Ein Verbot stelle eines der wichtigsten Schweizer Grundrechte in Frage, sagte SP-Sprecherin Nadine Masshardt (Langenthal). Es schüre Angst, missachte die humanistische, aufgeklärte und freiheitliche Tradition der Schweiz und gefährde das friedliche Zusammenleben. Von den über 300 000 Schweizer Muslimen seien die meisten «harmlose Mitglieder ihrer Glaubensgemeinschaft». Um Fundamentalismus zu bekämpfen, dürfe nicht eine Religionsgemeinschaft ihrer Rechte beraubt werden.

Das Verbot trete das Recht mit Füssen und sei damit «höchst unpatriotisch», befand Anna Coninx (Grüne/Bern). Es führe zu einer Desintegration oder gar einer  Radikalisierung der Muslime. Auch Christian Vaquin (CVP/Moutier) mahnte, ein Verbot gefährde die nationale Sicherheit. Möglicherweise seien gar wirtschaftliche Sanktionen zu erwarten.

FDP: «Problem besteht»


Die Freisinnigen wollten «das Problem der Islamisierung nicht unter den Tisch wischen», sagte Hubert Klopfenstein (Biel). Ein Verbot bringe aber nichts, und widerspreche dem «urfreisinnigen Anliegen», gegen eine Verbotsgesellschaft anzukämpfen. Die öffentliche Sicherheit sei durch Minarette nicht gefährdet. Klopfenstein wies auch darauf hin, dass die Gemeinden über die Zonenpläne «zum Beispiel die Gebäudehöhe» steuern könnten. Auch EVP-Sprecher Markus Grossen (Reichenbach) wies auf den Handlungsspielraum der Gemeinden hin. Ein generelles Verbot lehne die EVP wegen der Religionsfreiheit ab. Die Muslime müssten auf die Schweizer Grundwerte verpflichtet und integriert werden. Tendenzen zu einer islamistischen Unterwanderung in Europa seien unverkennbar, es drohe die Installation der Scharia «mit Steinigung bei Ehebruch und Handabschlagen bei Diebstahl» sagte dagegen Marc Jost (EVP/Thun). Trotzdem enthalte er sich der Stimme, weil ein Verbot diese Tendenz nicht verhindere und das Augenmerk der Islamisten auf die Schweiz lenke.

«Krankes Islam-Bild»


Die engagierte Diskussion verlief teilweise emotional. Henri Huber (SP/Köniz) befand, das Islam-Bild der SVP sei «krank», Vorstösser Fuchs sprach von einem «rot-grünen Brett vor dem Kopf». «Wir haben einen Rechtsstaat, eine Verfassung und Menschenrechte», sagte Baudirektorin Barbara Egger (SP). «Anders als Exekutivpolitiker auf anderer Ebene» respektiere die Kantonsregierung dieses System.
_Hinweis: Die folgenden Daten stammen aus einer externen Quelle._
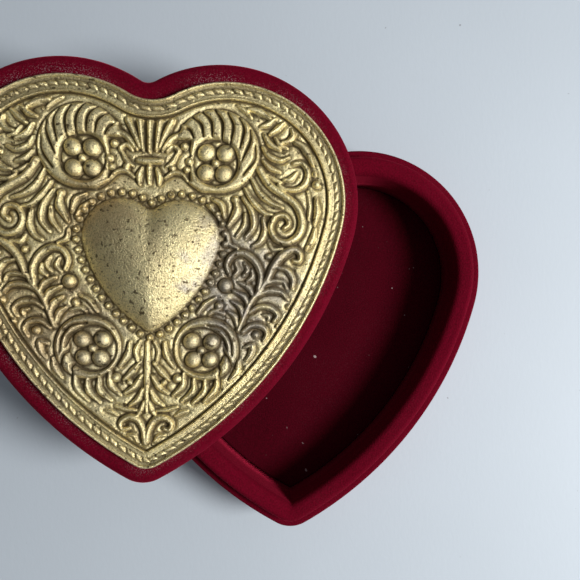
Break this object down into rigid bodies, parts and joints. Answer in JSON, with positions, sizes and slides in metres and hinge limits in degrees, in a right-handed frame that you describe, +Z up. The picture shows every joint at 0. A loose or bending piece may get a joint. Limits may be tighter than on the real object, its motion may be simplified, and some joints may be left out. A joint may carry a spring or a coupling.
{
  "type": "keepsake box",
  "caption": "Heart-shaped keepsake box in velvet with a padded neck and floor; its lid, with an embossed brass plate, is laid off-centre over the open base.",
  "frame": {"origin": "on the surface the box stands on, under the middle of the base's outline (half way across its width and half way along its length)", "axes": "+Z up, +Y towards the two lobes of the heart, +X to the right as the picture is seen"},
  "size_m": [0.1343, 0.1154, 0.0367],
  "materials": {
    "velvet": "short-pile crimson velvet",
    "lining": "crimson lining cloth",
    "wadding": "white wadding",
    "felt": "dark felt",
    "greyboard": "raw greyboard",
    "brass": "stamped and tarnished"
  },
  "bodies": {
    "base": {"base_board": "greyboard", "base_wall_left": "greyboard", "base_wall_right": "greyboard", "neck_board_left": "greyboard", "neck_board_right": "greyboard", "neck_padding": "wadding", "neck_velvet": "velvet", "base_velvet": "velvet", "turn_in_infill": "greyboard", "base_felt": "felt", "floor_card": "greyboard", "floor_wadding": "wadding", "floor_velvet": "velvet"},
    "lid": {"lid_board": "greyboard", "lid_wall_left": "greyboard", "lid_wall_right": "greyboard", "lid_velvet": "velvet", "lid_side_lining": "lining", "ceiling_card": "greyboard", "ceiling_wadding": "wadding", "ceiling_lining": "lining", "plate_backing": "greyboard", "brass_plate": "brass"}
  },
  "joints": [
    {"name": "lid_lift", "type": "slide", "parent": "base", "child": "lid", "axis": [0, 0, 1], "range_m": [0, 0.06]}
  ]
}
Der Rat lehnte ein Verbot mit 89 gegen 42 Stimmen ab.

Auch in anderen Kantonen chancenlos


Auch in anderen Kantonen hat die SVP ein Minarettverbot durchzusetzen versucht – bisher erfolglos. Der Solothurner Kantonsrat hatte im Juni 2006 einen SVP-Vorstoss für ein Bauverbot abgelehnt, der Berner Stadtrat verwarf vor wenigen Wochen einen entsprechenden EDU-Vorstoss. Der St. Galler Kantonsrat sprach sich 2006 gegen obligatorische Volksabstimmungen zur Bewilligung von Minarettbauten aus. Der Zürcher Kantonsrat entschied vor einem Jahr, ein Bauverbot für Minarette zumindest zu prüfen. Im vergangenen Frühling schickte es der Zürcher Kantonsrat klar bachab.
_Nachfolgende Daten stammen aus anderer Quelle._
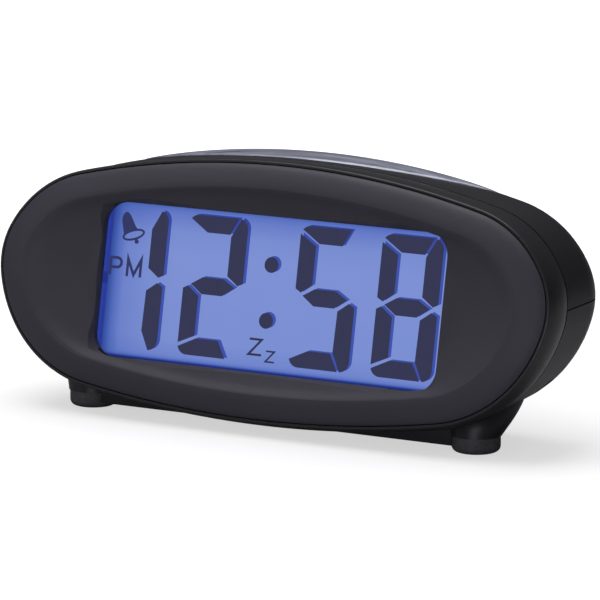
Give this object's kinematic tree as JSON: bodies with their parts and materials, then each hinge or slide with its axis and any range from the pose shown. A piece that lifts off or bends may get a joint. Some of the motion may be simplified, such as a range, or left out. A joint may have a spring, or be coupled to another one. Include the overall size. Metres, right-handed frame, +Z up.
{
  "type": "alarm clock",
  "caption": "Battery bedside alarm clock: lens-shaped charcoal bezel around a large blue backlit LCD, rounded two-shell body on feet, snooze bar on top, keys at the rear.",
  "frame": {"origin": "on the table, under the middle of the clock's length and depth", "axes": "+X to the clock's right seen from the front, +Y towards its back, +Z up"},
  "size_m": [0.164, 0.0472, 0.0698],
  "materials": {
    "bezel": "satin moulded charcoal",
    "housing": "satin gloss moulded black",
    "shell": "fine-textured moulded black",
    "lens": "clear hard-coated acrylic",
    "rubber_foot": "matte moulded rubber",
    "smoked_clear": "polished smoke-tinted clear",
    "carrier": "natural moulded",
    "circuit_board": "solder-masked laminate",
    "switch_body": "moulded",
    "spring_steel": "bright drawn wire",
    "screw_steel": "zinc plated",
    "display_glass": "polished, with polariser film",
    "display_ink": "dark liquid crystal figures",
    "light_guide": "blue backlit acrylic",
    "white_sheet": "white film",
    "led": "clear blue package",
    "zebra": "layered conductive rubber",
    "epoxy": "glossy epoxy dome",
    "crystal_can": "drawn can",
    "capacitor_sleeve": "shrink sleeve",
    "resistor_body": "coated ceramic",
    "button": "moulded charcoal",
    "buzzer_brass": "rolled",
    "piezo_ceramic": "silvered",
    "cell_sleeve": "plain printed sleeve",
    "contact_plate": "nickel plated",
    "lead_red": "insulation",
    "lead_black": "insulation",
    "lead_grey": "insulation"
  },
  "bodies": {
    "clock": {"front_bezel": "bezel", "window_lens": "lens", "front_housing": "housing", "top_shell": "shell", "bottom_shell": "shell", "front_feet": "rubber_foot", "rear_feet": "rubber_foot", "snooze_board": "circuit_board", "snooze_switches": "switch_body", "snooze_springs": "spring_steel", "snooze_board_screws": "screw_steel", "lcd_front_glass": "display_glass", "lcd_segments": "display_ink", "lcd_rear_glass": "display_glass", "light_guide": "light_guide", "reflector_sheet": "white_sheet", "backlight_leds": "led", "lcd_holder": "carrier", "zebra_strip": "zebra", "main_board": "circuit_board", "display_screws": "screw_steel", "clock_chip": "epoxy", "quartz_crystal": "crystal_can", "capacitors": "capacitor_sleeve", "resistors": "resistor_body", "alarm_slide_switch": "crystal_can", "control_switches": "switch_body", "control_board": "circuit_board", "control_board_screws": "screw_steel", "buzzer_disc": "buzzer_brass", "buzzer_ceramic": "piezo_ceramic", "aaa_cells": "cell_sleeve", "battery_springs": "spring_steel", "battery_contacts": "contact_plate", "case_screws": "screw_steel", "battery_leads": "lead_red", "buzzer_leads": "lead_black", "snooze_cable": "lead_grey", "control_cable": "lead_grey"},
    "snooze": {"snooze_bar": "smoked_clear", "snooze_carrier": "carrier"},
    "time_set_key": {"time_set_button": "button"},
    "alarm_set_key": {"alarm_set_button": "button"},
    "hour_key": {"hour_button": "button"},
    "minute_key": {"minute_button": "button"},
    "alarm_switch": {"alarm_switch_knob": "button", "alarm_switch_lever": "carrier"},
    "battery_cover": {"battery_door": "shell"}
  },
  "joints": [
    {"name": "snooze_press", "type": "slide", "parent": "clock", "child": "snooze", "axis": [0, 0, -1], "range_m": [0, 0.001], "stiffness_N_per_m": 400, "deforming": ["snooze_springs"]},
    {"name": "time_set_press", "type": "slide", "parent": "clock", "child": "time_set_key", "axis": [0, -0.9945, 0.1045], "range_m": [0, 0.0005], "stiffness_N_per_m": 1500},
    {"name": "alarm_set_press", "type": "slide", "parent": "clock", "child": "alarm_set_key", "axis": [0, -0.9945, 0.1045], "range_m": [0, 0.0005], "stiffness_N_per_m": 1500},
    {"name": "hour_press", "type": "slide", "parent": "clock", "child": "hour_key", "axis": [0, -0.9945, 0.1045], "range_m": [0, 0.0005], "stiffness_N_per_m": 1500},
    {"name": "minute_press", "type": "slide", "parent": "clock", "child": "minute_key", "axis": [0, -0.9945, 0.1045], "range_m": [0, 0.0005], "stiffness_N_per_m": 1500},
    {"name": "alarm_switch_slide", "type": "slide", "parent": "clock", "child": "alarm_switch", "axis": [1, 0, 0], "range_m": [0, 0.003]},
    {"name": "battery_door_open", "type": "hinge", "parent": "clock", "child": "battery_cover", "pos_m": [0, -0.0064, 0.0028], "axis": [-1, 0, 0], "range_deg": [0, 75]}
  ]
}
Offen ist noch ein Vorstoss im Tessin. Das Minarettverbot fordern in einer gemeinsamen Motion drei Grossräte von Lega, FDP und CVP. Auf eidgenössischer Ebene hatten Vertreter von SVP und EDU Anfang Mai eine Volksinitiative zum Verbot von Minaretten lanciert. Mit der Initiative soll dem «politisch-religiösen Machtanspruch» des Islam entgegengetreten werden. Die Unterschriftensammlung läuft bis am 1. November 2008.